Return the lines from the one that contains "if empty is" through the one that contains "coarse = 1.0", both included, exactly as written and with nothing added.

#### Data extract
- - -
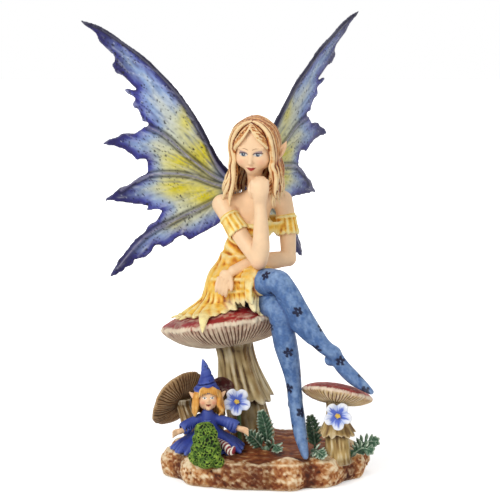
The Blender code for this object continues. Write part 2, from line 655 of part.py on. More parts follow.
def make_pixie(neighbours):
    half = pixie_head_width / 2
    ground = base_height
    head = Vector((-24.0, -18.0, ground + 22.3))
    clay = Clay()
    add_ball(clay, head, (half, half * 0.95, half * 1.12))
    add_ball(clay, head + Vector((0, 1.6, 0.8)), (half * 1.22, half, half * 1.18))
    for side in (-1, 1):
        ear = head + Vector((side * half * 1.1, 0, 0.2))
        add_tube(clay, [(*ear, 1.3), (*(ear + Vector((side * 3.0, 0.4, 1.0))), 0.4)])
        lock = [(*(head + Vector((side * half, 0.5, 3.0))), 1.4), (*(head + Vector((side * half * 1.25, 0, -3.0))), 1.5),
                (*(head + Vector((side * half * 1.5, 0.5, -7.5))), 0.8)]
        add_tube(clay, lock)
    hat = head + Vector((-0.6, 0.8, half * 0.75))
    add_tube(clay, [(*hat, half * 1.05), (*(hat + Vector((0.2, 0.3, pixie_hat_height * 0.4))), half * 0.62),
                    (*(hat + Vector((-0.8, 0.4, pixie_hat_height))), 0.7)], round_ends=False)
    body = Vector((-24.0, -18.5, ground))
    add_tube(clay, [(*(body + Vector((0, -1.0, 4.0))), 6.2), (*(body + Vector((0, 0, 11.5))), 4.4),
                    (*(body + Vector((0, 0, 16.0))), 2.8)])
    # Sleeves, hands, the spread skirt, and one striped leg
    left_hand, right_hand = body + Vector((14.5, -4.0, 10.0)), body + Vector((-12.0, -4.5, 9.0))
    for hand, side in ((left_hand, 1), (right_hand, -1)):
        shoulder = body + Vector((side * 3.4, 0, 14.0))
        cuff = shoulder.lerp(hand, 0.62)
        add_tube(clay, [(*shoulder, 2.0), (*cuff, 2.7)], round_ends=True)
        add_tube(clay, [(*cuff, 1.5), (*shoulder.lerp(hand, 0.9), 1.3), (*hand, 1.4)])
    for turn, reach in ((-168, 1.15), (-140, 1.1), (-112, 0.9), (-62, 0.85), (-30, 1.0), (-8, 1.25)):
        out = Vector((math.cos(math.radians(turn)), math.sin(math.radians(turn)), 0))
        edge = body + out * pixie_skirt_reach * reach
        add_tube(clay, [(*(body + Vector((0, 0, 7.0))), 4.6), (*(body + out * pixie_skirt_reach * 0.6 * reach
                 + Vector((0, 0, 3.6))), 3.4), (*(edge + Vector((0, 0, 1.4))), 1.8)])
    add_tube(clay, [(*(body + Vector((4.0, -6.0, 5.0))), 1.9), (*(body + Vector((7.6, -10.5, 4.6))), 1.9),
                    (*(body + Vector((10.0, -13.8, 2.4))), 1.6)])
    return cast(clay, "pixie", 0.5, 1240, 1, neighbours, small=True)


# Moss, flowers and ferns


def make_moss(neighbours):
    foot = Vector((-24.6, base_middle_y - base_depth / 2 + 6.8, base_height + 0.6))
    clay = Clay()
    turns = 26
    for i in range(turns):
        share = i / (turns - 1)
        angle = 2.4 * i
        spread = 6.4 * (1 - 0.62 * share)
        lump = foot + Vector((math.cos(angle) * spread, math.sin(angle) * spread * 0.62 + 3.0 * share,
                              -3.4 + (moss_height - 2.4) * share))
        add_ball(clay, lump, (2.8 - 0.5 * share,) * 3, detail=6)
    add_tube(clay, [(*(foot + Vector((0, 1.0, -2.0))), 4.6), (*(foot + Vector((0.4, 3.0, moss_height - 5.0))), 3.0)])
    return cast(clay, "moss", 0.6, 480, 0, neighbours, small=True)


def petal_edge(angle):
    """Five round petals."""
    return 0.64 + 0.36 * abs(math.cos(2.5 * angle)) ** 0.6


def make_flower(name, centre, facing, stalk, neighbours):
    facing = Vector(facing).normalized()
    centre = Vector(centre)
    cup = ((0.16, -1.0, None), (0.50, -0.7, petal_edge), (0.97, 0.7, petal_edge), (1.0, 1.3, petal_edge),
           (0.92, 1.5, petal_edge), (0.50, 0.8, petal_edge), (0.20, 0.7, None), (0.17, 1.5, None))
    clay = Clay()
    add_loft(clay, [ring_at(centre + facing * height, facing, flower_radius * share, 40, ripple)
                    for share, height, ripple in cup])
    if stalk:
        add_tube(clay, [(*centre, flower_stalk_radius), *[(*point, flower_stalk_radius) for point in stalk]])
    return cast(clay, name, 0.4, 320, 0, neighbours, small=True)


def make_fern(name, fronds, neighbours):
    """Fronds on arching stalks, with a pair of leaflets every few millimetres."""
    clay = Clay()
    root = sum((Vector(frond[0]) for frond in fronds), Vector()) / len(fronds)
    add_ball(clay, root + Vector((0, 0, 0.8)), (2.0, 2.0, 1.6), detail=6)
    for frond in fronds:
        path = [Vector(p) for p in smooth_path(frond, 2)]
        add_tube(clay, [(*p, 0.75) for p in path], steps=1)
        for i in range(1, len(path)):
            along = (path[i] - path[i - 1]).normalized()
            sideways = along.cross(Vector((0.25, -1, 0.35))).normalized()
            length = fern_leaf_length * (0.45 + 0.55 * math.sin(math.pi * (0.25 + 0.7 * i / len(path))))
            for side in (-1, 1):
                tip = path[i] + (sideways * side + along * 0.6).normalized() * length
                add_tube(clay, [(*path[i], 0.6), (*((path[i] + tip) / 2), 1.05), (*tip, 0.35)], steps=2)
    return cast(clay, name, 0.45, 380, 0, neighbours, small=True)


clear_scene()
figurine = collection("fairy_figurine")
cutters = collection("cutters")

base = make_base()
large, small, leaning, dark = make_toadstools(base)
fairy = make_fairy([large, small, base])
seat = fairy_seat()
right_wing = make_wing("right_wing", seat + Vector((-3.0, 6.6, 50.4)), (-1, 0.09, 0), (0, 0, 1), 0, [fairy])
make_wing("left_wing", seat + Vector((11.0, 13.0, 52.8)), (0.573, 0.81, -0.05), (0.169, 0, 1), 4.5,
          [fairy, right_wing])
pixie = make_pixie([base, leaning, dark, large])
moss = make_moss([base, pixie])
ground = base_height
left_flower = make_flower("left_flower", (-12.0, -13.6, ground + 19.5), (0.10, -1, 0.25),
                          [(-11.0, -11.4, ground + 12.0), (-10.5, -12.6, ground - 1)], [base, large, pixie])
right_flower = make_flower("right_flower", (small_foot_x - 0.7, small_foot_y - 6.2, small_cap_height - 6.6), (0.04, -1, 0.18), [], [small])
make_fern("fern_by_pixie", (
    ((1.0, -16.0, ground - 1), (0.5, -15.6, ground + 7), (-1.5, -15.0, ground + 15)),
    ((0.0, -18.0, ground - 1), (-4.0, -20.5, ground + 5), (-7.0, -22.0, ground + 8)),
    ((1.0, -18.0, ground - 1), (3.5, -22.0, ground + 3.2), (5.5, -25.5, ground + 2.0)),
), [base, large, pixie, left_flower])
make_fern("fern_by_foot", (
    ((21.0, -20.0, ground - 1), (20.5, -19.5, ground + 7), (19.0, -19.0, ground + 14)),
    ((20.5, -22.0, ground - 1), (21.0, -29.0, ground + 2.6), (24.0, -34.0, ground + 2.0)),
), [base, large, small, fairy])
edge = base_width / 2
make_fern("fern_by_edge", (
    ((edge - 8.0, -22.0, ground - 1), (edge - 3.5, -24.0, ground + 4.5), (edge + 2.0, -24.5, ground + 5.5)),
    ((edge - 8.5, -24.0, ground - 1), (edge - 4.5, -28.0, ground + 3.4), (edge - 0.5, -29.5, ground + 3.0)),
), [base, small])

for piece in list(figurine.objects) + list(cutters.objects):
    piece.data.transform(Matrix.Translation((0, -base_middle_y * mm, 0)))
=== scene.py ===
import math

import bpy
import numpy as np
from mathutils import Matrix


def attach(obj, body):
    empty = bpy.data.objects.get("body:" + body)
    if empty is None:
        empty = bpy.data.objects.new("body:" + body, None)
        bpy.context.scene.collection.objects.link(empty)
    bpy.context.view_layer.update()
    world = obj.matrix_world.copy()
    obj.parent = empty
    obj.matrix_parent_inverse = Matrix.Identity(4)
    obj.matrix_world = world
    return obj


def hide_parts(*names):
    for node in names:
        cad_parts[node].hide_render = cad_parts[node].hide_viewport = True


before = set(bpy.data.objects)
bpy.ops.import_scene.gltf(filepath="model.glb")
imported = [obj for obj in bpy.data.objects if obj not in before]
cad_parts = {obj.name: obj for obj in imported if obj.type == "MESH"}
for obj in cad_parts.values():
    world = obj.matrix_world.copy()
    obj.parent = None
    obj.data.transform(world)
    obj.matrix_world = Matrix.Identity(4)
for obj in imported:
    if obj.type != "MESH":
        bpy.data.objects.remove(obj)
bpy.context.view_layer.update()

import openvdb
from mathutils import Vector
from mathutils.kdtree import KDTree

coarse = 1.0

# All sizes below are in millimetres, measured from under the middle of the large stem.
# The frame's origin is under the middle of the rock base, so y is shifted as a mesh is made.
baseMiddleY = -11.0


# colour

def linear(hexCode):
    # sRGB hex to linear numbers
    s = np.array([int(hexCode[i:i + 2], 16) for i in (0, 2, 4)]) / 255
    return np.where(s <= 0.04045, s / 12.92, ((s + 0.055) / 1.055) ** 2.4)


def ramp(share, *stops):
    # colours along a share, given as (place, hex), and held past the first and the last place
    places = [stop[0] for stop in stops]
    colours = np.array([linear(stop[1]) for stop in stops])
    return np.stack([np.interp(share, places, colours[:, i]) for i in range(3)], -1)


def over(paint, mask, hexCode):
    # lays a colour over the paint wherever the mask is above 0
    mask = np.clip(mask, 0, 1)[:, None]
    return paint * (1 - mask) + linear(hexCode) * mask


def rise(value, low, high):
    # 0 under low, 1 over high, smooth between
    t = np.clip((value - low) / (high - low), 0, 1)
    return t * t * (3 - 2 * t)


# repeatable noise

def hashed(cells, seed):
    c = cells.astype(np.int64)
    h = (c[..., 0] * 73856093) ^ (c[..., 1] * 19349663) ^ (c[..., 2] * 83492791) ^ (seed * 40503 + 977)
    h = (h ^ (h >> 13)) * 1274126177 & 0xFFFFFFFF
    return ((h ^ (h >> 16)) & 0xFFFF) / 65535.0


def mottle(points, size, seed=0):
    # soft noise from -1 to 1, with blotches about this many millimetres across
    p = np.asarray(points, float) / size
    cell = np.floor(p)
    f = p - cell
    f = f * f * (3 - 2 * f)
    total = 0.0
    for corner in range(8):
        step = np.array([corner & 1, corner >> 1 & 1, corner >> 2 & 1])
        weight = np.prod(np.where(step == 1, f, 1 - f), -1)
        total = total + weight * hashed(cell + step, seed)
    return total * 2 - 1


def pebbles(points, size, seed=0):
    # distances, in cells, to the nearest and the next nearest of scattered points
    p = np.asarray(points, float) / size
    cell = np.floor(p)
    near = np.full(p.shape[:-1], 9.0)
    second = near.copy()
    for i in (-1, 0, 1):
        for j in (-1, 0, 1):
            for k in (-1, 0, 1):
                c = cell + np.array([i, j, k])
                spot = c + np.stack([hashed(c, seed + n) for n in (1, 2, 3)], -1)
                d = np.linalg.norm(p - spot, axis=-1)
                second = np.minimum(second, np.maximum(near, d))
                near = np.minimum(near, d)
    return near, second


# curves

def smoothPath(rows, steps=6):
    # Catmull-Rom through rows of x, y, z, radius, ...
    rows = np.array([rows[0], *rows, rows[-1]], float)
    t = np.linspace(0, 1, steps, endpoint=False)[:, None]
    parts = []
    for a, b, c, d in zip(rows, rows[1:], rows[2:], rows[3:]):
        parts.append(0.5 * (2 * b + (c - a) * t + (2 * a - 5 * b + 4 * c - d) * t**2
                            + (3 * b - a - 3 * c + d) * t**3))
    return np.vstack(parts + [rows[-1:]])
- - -
#### Result
    if empty is None:
        empty = bpy.data.objects.new("body:" + body, None)
        bpy.context.scene.collection.objects.link(empty)
    bpy.context.view_layer.update()
    world = obj.matrix_world.copy()
    obj.parent = empty
    obj.matrix_parent_inverse = Matrix.Identity(4)
    obj.matrix_world = world
    return obj


def hide_parts(*names):
    for node in names:
        cad_parts[node].hide_render = cad_parts[node].hide_viewport = True


before = set(bpy.data.objects)
bpy.ops.import_scene.gltf(filepath="model.glb")
imported = [obj for obj in bpy.data.objects if obj not in before]
cad_parts = {obj.name: obj for obj in imported if obj.type == "MESH"}
for obj in cad_parts.values():
    world = obj.matrix_world.copy()
    obj.parent = None
    obj.data.transform(world)
    obj.matrix_world = Matrix.Identity(4)
for obj in imported:
    if obj.type != "MESH":
        bpy.data.objects.remove(obj)
bpy.context.view_layer.update()

import openvdb
from mathutils import Vector
from mathutils.kdtree import KDTree

coarse = 1.0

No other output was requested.